Ganga finally realizes that she must pardon Akbar. However, Raziya has left for her home by then. Realizing that pardoning Akbar could lead to ostracisation by her community, Ganga travels to Raziya's hometown and meets her, signs the letter of pardon. When she returns home, she is thrown out by her in-laws and the community.

Akbar returns after serving a three-year sentence and the family visits Ganga who now sells snacks for a living.
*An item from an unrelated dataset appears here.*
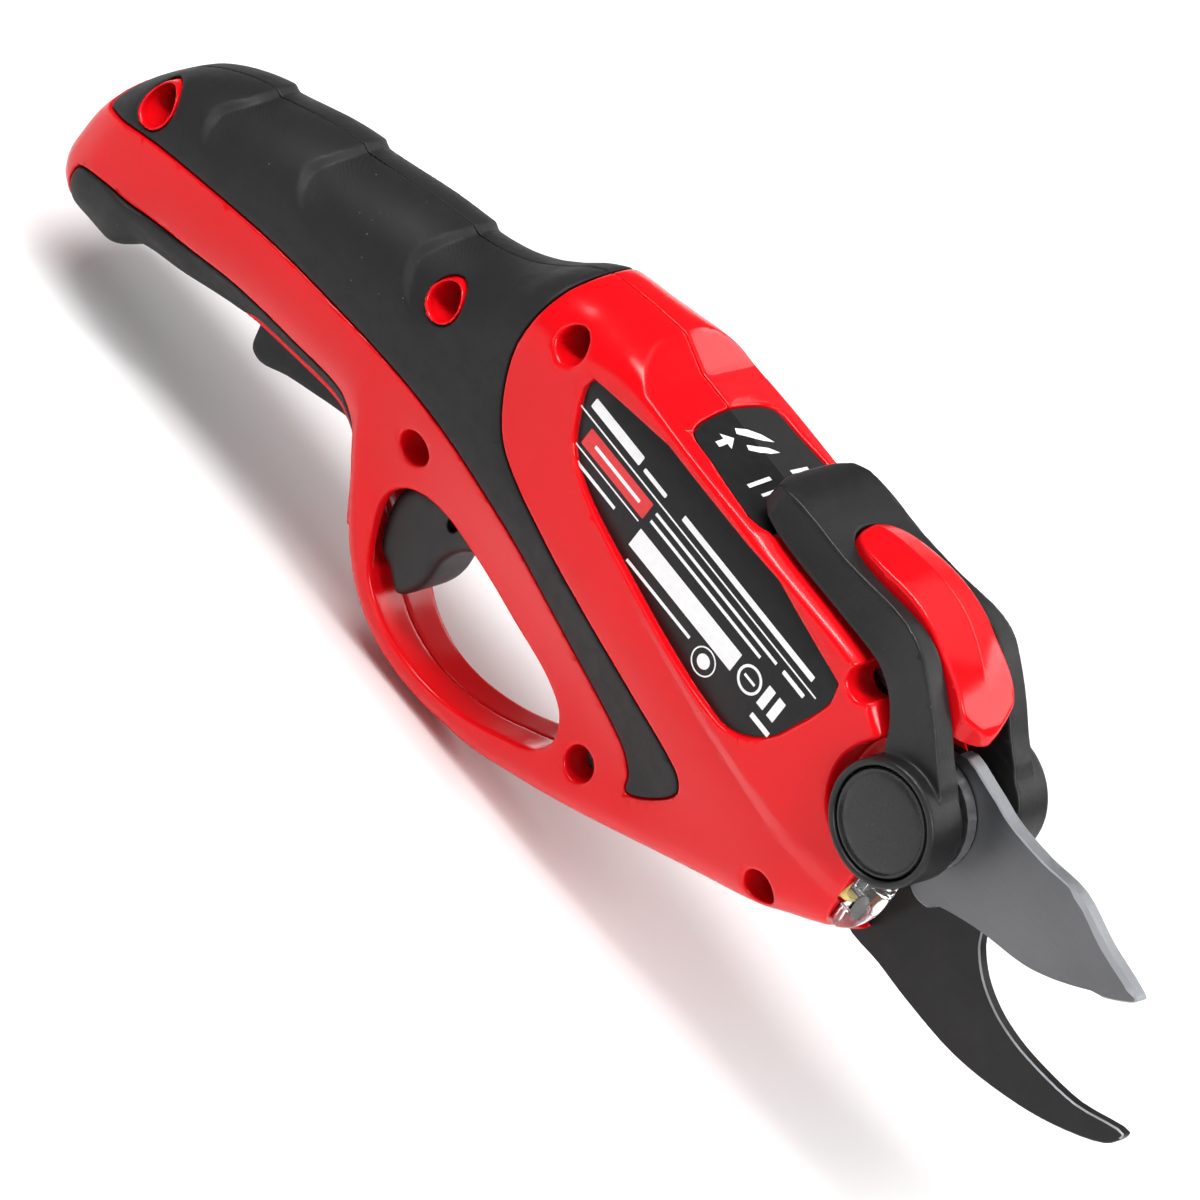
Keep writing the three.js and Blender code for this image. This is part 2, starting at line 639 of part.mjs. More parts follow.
const UPPER_EDGE = [
  [-2, 14.2], [8, 14.1], [15, 13], [25, 13.4], [35, 14.9], [46, 12.2], [55.5, 10.8], [58.2, 9.9],
  [55.5, 6.8], [50, 2.5], [45, -1.2], [40, -4.3], [35, -6.6], [23, -9.9], [14.2, -13.7],
  [12.2, -15.4], [7, -15.4],
];
const LOWER_EDGE = [
  [71.7, -15.4], [60, -19.9], [50, -21.6], [42, -22], [35, -21], [29, -18.4], [24.5, -14.4], [21.5, -9.5],
  [10, -4], [-6, -13], [-14, -16], [-25, -17], [-25, -28], [-16, -29.6], [-6, -30], [-0.5, -36], [10, -36],
  [19, -36.3], [34, -35.6], [48, -32], [59, -27.4], [69.6, -20.6], [71.6, -17.5],
];
const BLADE_SCREWS = [[-21, -20.2], [-21, -26.4]];
const BEARING = { from: -31, to: -26.6, outer: 6.3, inner: SHAFT_RADIUS + GAP };

function upperBlade() {
  const blade = sidePlate(UPPER_EDGE, UPPER_BLADE);
  const hub = rod(HUB_RADIUS, [0, UPPER_BLADE[0], 0], [0, UPPER_BLADE[1], 0], 36);
  return cut(join(blade, hub), rod(BOLT_RADIUS + GAP, [0, -9, 0], [0, 9, 0], 20));
}

function lowerBlade() {
  const blade = sidePlate(LOWER_EDGE, LOWER_BLADE);
  const hub = rod(HUB_RADIUS, [0, LOWER_BLADE[0], 0], [0, LOWER_BLADE[1], 0], 36);
  const holes = BLADE_SCREWS.map(([x, z]) => rod(1.8, [x, -9, z], [x, 9, z], 12));
  return cut(join(blade, hub), rod(6.9, [0, -9, 0], [0, 9, 0], 24), ...holes);
}

function bladeHub() {
  return tube(6.6, BOLT_RADIUS + GAP, [0, UPPER_BLADE[1] + GAP, 0], [0, GEAR_FACE - GAP, 0], 24);
}

function bladeScrew([x, z]) {
  const head = rod(2.8, [x, LOWER_BLADE[1] + GAP, z], [x, LOWER_BLADE[1] + 2.3, z], 12);
  const shank = rod(1.5, [x, -4, z], [x, LOWER_BLADE[1] + 1, z], 10);
  return join(head, shank);
}

// Face gear: a sector behind the pivot with straight teeth that face the pinion.
function driveGear() {
  const angles = [-9, 40].map((a) => THREE.MathUtils.degToRad(180 + a));
  const rim = Array.from({ length: 15 }, (_, i) => {
    const angle = THREE.MathUtils.lerp(angles[0], angles[1], i / 14);
    return [(GEAR_RADII[1] + 0.4) * Math.cos(angle), (GEAR_RADII[1] + 0.4) * Math.sin(angle)];
  });
  const sector = sidePlate([[4, 4], [-4, 8], ...rim, [4, -8]], [GEAR_FACE + GEAR_TOOTH + 0.1, GEAR_BACK]);
  const hub = rod(9, [0, GEAR_FACE, 0], [0, GEAR_BACK, 0], 30);
  const teeth = Array.from({ length: 5 }, (_, i) => {
    const tooth = box(GEAR_RADII, [GEAR_FACE, GEAR_FACE + GEAR_TOOTH + 0.2], [-0.6, 0.6]);
    return tooth.rotate([0, 185 - i * GEAR_PITCH, 0]);
  });
  return cut(join(sector, hub, ...teeth), rod(BOLT_RADIUS + GAP, [0, -9, 0], [0, 9, 0], 20));
}

// Frame that carries the pivot on one plate and the output bearing in a bulkhead.
function driveFrame() {
  const plate = [-5.9, -3.2];
  const boss = rod(HUB_RADIUS, [0, plate[0], 0], [0, plate[1], 0], 36);
  const upperStrut = sidePlate([[-4, 11], [-28, 11], [-28, 6.6], [-10, 6.6], [-4, 4]], plate);
  const lowerStrut = sidePlate(
    [[-4, -11], [-14, -17], [-27, -29], [-28, -29], [-28, -6.6], [-10, -6.6]],
    plate,
  );
  const bulkhead = box([-33.9, -26.6], [-6.9, 6.9], [-13.7, 13.7]);
  const lug = box([-27, -16.5], [plate[0], LOWER_BLADE[0] - GAP], [-29, -17.5]);
  const holes = BLADE_SCREWS.map(([x, z]) => rod(1.8, [x, -5, z], [x, 9, z], 12));
  const bore = join(
    rod(BEARING.outer - 0.7, [-40, 0, 0], [-20, 0, 0], 20),
    rod(BEARING.outer + GAP, [BEARING.from - GAP, 0, 0], [-20, 0, 0], 24),
  );
  const pivot = rod(BOLT_RADIUS + GAP, [0, -9, 0], [0, 9, 0], 20);
  return cut(join(boss, upperStrut, lowerStrut, bulkhead, lug), bore, pivot, ...holes);
}

function outputBearing() {
  return tube(BEARING.outer, BEARING.inner, [BEARING.from, 0, 0], [BEARING.to, 0, 0], 24);
}

// Turned so that one tooth points along +Y, into a space of the face gear.
function outputPinion() {
  const outline = gearPoints(PINION_TEETH, PINION_RADII[0], PINION_RADII[1], 1.4, 0.7);
  return cut(endPlate(outline, [-22.4, -16.8]), rod(SHAFT_RADIUS + GAP, [-30, 0, 0], [-10, 0, 0], 16));
}

function planetSpot(index) {
  const angle = (2 * Math.PI * index) / PLANET_COUNT;
  return [PLANET_ORBIT * Math.cos(angle), PLANET_ORBIT * Math.sin(angle)];
}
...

The children of the families bond with each other oblivious to the relationship between their parents.

== Cast ==

- Dileep as Akbar, Raziya's husband
- Vineeth as Raghu Rama Iyer, Ganga's husband
- Biju Menon as John Kuruvila
- Meera Jasmine as Raziya
- Kavya Madhavan as Ganga
- Mamukkoya as Abdu
- Sadiq as Najeeb
- Salim Kumar as Aamu Elappa
- Kalasala Babu as Krishna Iyer
- Yadu Krishnan as Sethu
- Mala Aravindan as Kunjikkannan
- Babu Namboothiri as Mani Swamy
- Shivaji as Vishnu
- Valsala Menon as Paatty
- Ramya Nambeeshan as Neelima
- Ramu as M. L. A. Salim Thangal
- Vijeesh as TV Anchor Chandradas
- Bindu Ramakrishnan

== Awards and nominations ==
- National Film Award
- National Film Award for Best Film on Other Social Issues

- Kerala State Film Award
- Best Actress: Kavya Madhavan
- Best Story : T. A. Razzaq
- Kerala State Film Award for Best Music Director: M. Jayachandran
- Kerala State Film Award for Best Sound Recordist : N. Harikumar
- Special Mention : Mamukkoya

- Filmfare Awards South
- Filmfare Award for Best Music Director – Malayalam : M. Jayachandran

- Asianet Film Awards
- Best Director: Kamal
- Best Actress : Meera Jasmine
- Best Screenplay: T A Razak
- Best Music Director M Jayachandran
- Best Male Playback Singer: M Jayachandran
- Special Jury Award: Kavya Madhavan

It was screened at the competition section of International Film Festival of Kerala.

== Soundtrack ==

All songs were composed by M. Jayachandran, with lyrics written by Kaithapram and Rafeeque Ahammed.

| Track | Song | Artist(s) | Lyrics | Raga(s) |
|---|---|---|---|---|
| 1 | "Meharuba" | Afsal, Jyotsna Radhakrishnan | Kaithapram Damodaran Namboothiri | Kapi, Patdeep |
| 2 | "Chentharmizhi" | Madhu Balakrishnan, K. S. Chithra, Sharada Kalyanasundaram | Kaithapram Damodaran Namboothiri | Shahana |
| 3 | "Kallayi Kadavathe" | P. Jayachandran, Sujatha Mohan | Kaithapram Damodaran Namboothiri | Pahadi |
| 4 | "Rakkilithan" | M. Jayachandran, Ustad Faiyaz Khan | Rafeeq Ahamed | Ahir Bhairav |
| 5 | "Aalolam" | K. S. Chithra | Kaithapram Damodaran Namboothiri | Neelambari |
| 6 | "Meharuba" | Afsal | Kaithapram Damodaran Namboothiri | Kapi, Patdeep |
| 7 | "Rakkilithan" | Sujatha Mohan, Ustad Faiyaz Khan | Rafeeq Ahamed | Ahir Bhairav |

== Reception ==
Shobha Warrier of Rediff wrote, "It is an emotional film, and very sensitively made. For Kamal, who had been making blockbusters for the last few years, this is an important film as a filmmaker."